--- Begin SOURCE EXCERPT ---
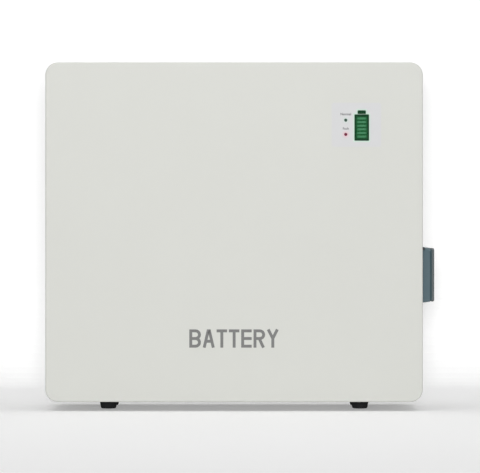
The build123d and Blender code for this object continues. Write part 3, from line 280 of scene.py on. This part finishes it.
ICON_HALF, NUB_HALF, NUB_RISE = (9.2, 16.7), (5.2, 2.4), 19.4   # the printed battery symbol, in mm
GLOW_START, GLOW_END = 0.4, 2.3                                 # its painted glow, from the symbol's edge
LAMP_R = 1.9
LAMP_GLOWS = {
    "status_led_lens": ((0.52, 0.62, 0.57), 4.6),               # painted glow round each lamp: tint, and radius in mm
    "alarm_led_lens": ((0.72, 0.45, 0.50), 5.2),
}


def printed_film():
    """Display overlay: satin polyester, a trace cooler than the paint, with a painted glow round the charge
    gauge and round each lamp.
    """
    film = Finish("printed_film", Coat_Weight=0.2, Coat_Roughness=0.3)
    bars_low, bars_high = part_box("charge_bars")
    centre = (bars_low + bars_high) / 2
    body = film.away_from(centre, (ICON_HALF[0] * MM, 0.01, ICON_HALF[1] * MM))
    nub_centre = centre + Vector((0, 0, NUB_RISE * MM))
    nub = film.away_from(nub_centre, (NUB_HALF[0] * MM, 0.01, NUB_HALF[1] * MM))
    # painted glow: a pale mint ring round the battery symbol, as if lit from behind
    icon_glow = film.spread(film.math("MINIMUM", body, nub), 1.0, 0.0, GLOW_START * MM, GLOW_END * MM)
    ground = film.mix(film.noise(60, 3), (0.572, 0.573, 0.580), (0.586, 0.588, 0.594))
    with_glow = film.mix(icon_glow, ground, (0.49, 0.67, 0.56))
    # painted glow: a tinted ring round each lamp
    for node, (tint, radius) in LAMP_GLOWS.items():
        away = film.away_from(front_middle(node), (0, 0.01, 0))
        with_glow = film.mix(film.spread(away, 0.8, 0.0, LAMP_R * MM, radius * MM), with_glow, tint)
    film.set("Base Color", with_glow)
    film.rough(film.noise(500, 3), 0.34, 0.44)
    film.bump((film.noise(3400, 2), 5e-6))
    return film


def icon_window():
    """Dark green window of the charge gauge: clearer in the middle where the bars show, dark at its rim."""
    window = Finish("icon_window", Coat_Weight=0.3, Coat_Roughness=0.08, Specular_IOR_Level=0.3)
    low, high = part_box("charge_bars")
    centre, half = (low + high) / 2, (high - low) / 2
    away = window.away_from(centre, (half.x, 0.01, half.z))
    inner = window.spread(away, 1.0, 0.0, 0.3 * MM, 1.9 * MM)
    window.colour(inner, (0.004, 0.038, 0.013), (0.003, 0.072, 0.018))
    window.rough(window.noise(800, 3), 0.22, 0.34)
    window.bump((window.noise(2600, 2), 3e-6))
    return window


def gauge_bars():
    """Six pale green bars, each with painted light: a little brighter along its middle."""
    bars = Finish("gauge_bars", Coat_Weight=0.3, Coat_Roughness=0.1, Specular_IOR_Level=0.3)
    low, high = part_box("charge_bars")
    centre = (low + high) / 2
    # painted light: each bar lighter along its middle
    middle = bars.within("X", centre.x, 4.6 * MM, 1.6 * MM)
    bars.colour(middle, (0.038, 0.165, 0.076), (0.052, 0.205, 0.096))
    bars.rough(bars.noise(900, 3), 0.2, 0.32)
    bars.bump((bars.noise(2600, 2), 3e-6))
    return bars


def lamp_lens(name, node, rim, core):
    """Small lamp lens: painted light makes a brighter core inside a darker rim."""
    lens = Finish(name, Coat_Weight=1.0, Coat_Roughness=0.04, IOR=1.5)
    away = lens.away_from(front_middle(node), (0, 0.01, 0))
    # painted light: brighter towards the lens's middle, darker at its rim
    lit_core_mask = lens.spread(away, 1.0, 0.0, 0.3 * MM, 1.7 * MM)
    lens.colour(lit_core_mask, rim, core)
    lens.rough(lens.noise(700, 2), 0.1, 0.2)
    lens.bump((lens.cells(1500), 1.5e-5))
    return lens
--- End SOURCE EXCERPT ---
● TASK OBJECTIVE: Return the lines above exactly, keeping every word.

● RESULT OF THIS TASK:
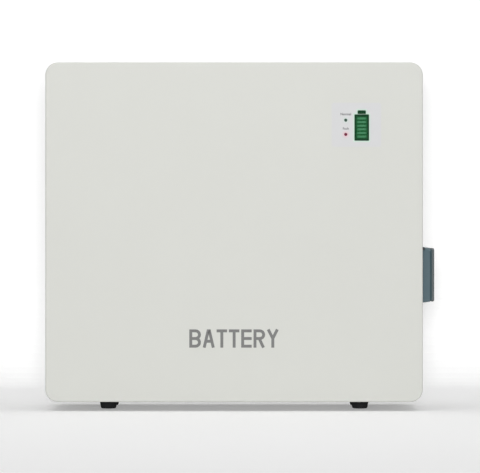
The build123d and Blender code for this object continues. Write part 3, from line 280 of scene.py on. This part finishes it.
ICON_HALF, NUB_HALF, NUB_RISE = (9.2, 16.7), (5.2, 2.4), 19.4   # the printed battery symbol, in mm
GLOW_START, GLOW_END = 0.4, 2.3                                 # its painted glow, from the symbol's edge
LAMP_R = 1.9
LAMP_GLOWS = {
    "status_led_lens": ((0.52, 0.62, 0.57), 4.6),               # painted glow round each lamp: tint, and radius in mm
    "alarm_led_lens": ((0.72, 0.45, 0.50), 5.2),
}


def printed_film():
    """Display overlay: satin polyester, a trace cooler than the paint, with a painted glow round the charge
    gauge and round each lamp.
    """
    film = Finish("printed_film", Coat_Weight=0.2, Coat_Roughness=0.3)
    bars_low, bars_high = part_box("charge_bars")
    centre = (bars_low + bars_high) / 2
    body = film.away_from(centre, (ICON_HALF[0] * MM, 0.01, ICON_HALF[1] * MM))
    nub_centre = centre + Vector((0, 0, NUB_RISE * MM))
    nub = film.away_from(nub_centre, (NUB_HALF[0] * MM, 0.01, NUB_HALF[1] * MM))
    # painted glow: a pale mint ring round the battery symbol, as if lit from behind
    icon_glow = film.spread(film.math("MINIMUM", body, nub), 1.0, 0.0, GLOW_START * MM, GLOW_END * MM)
    ground = film.mix(film.noise(60, 3), (0.572, 0.573, 0.580), (0.586, 0.588, 0.594))
    with_glow = film.mix(icon_glow, ground, (0.49, 0.67, 0.56))
    # painted glow: a tinted ring round each lamp
    for node, (tint, radius) in LAMP_GLOWS.items():
        away = film.away_from(front_middle(node), (0, 0.01, 0))
        with_glow = film.mix(film.spread(away, 0.8, 0.0, LAMP_R * MM, radius * MM), with_glow, tint)
    film.set("Base Color", with_glow)
    film.rough(film.noise(500, 3), 0.34, 0.44)
    film.bump((film.noise(3400, 2), 5e-6))
    return film


def icon_window():
    """Dark green window of the charge gauge: clearer in the middle where the bars show, dark at its rim."""
    window = Finish("icon_window", Coat_Weight=0.3, Coat_Roughness=0.08, Specular_IOR_Level=0.3)
    low, high = part_box("charge_bars")
    centre, half = (low + high) / 2, (high - low) / 2
    away = window.away_from(centre, (half.x, 0.01, half.z))
    inner = window.spread(away, 1.0, 0.0, 0.3 * MM, 1.9 * MM)
    window.colour(inner, (0.004, 0.038, 0.013), (0.003, 0.072, 0.018))
    window.rough(window.noise(800, 3), 0.22, 0.34)
    window.bump((window.noise(2600, 2), 3e-6))
    return window


def gauge_bars():
    """Six pale green bars, each with painted light: a little brighter along its middle."""
    bars = Finish("gauge_bars", Coat_Weight=0.3, Coat_Roughness=0.1, Specular_IOR_Level=0.3)
    low, high = part_box("charge_bars")
    centre = (low + high) / 2
    # painted light: each bar lighter along its middle
    middle = bars.within("X", centre.x, 4.6 * MM, 1.6 * MM)
    bars.colour(middle, (0.038, 0.165, 0.076), (0.052, 0.205, 0.096))
    bars.rough(bars.noise(900, 3), 0.2, 0.32)
    bars.bump((bars.noise(2600, 2), 3e-6))
    return bars


def lamp_lens(name, node, rim, core):
    """Small lamp lens: painted light makes a brighter core inside a darker rim."""
    lens = Finish(name, Coat_Weight=1.0, Coat_Roughness=0.04, IOR=1.5)
    away = lens.away_from(front_middle(node), (0, 0.01, 0))
    # painted light: brighter towards the lens's middle, darker at its rim
    lit_core_mask = lens.spread(away, 1.0, 0.0, 0.3 * MM, 1.7 * MM)
    lens.colour(lit_core_mask, rim, core)
    lens.rough(lens.noise(700, 2), 0.1, 0.2)
    lens.bump((lens.cells(1500), 1.5e-5))
    return lens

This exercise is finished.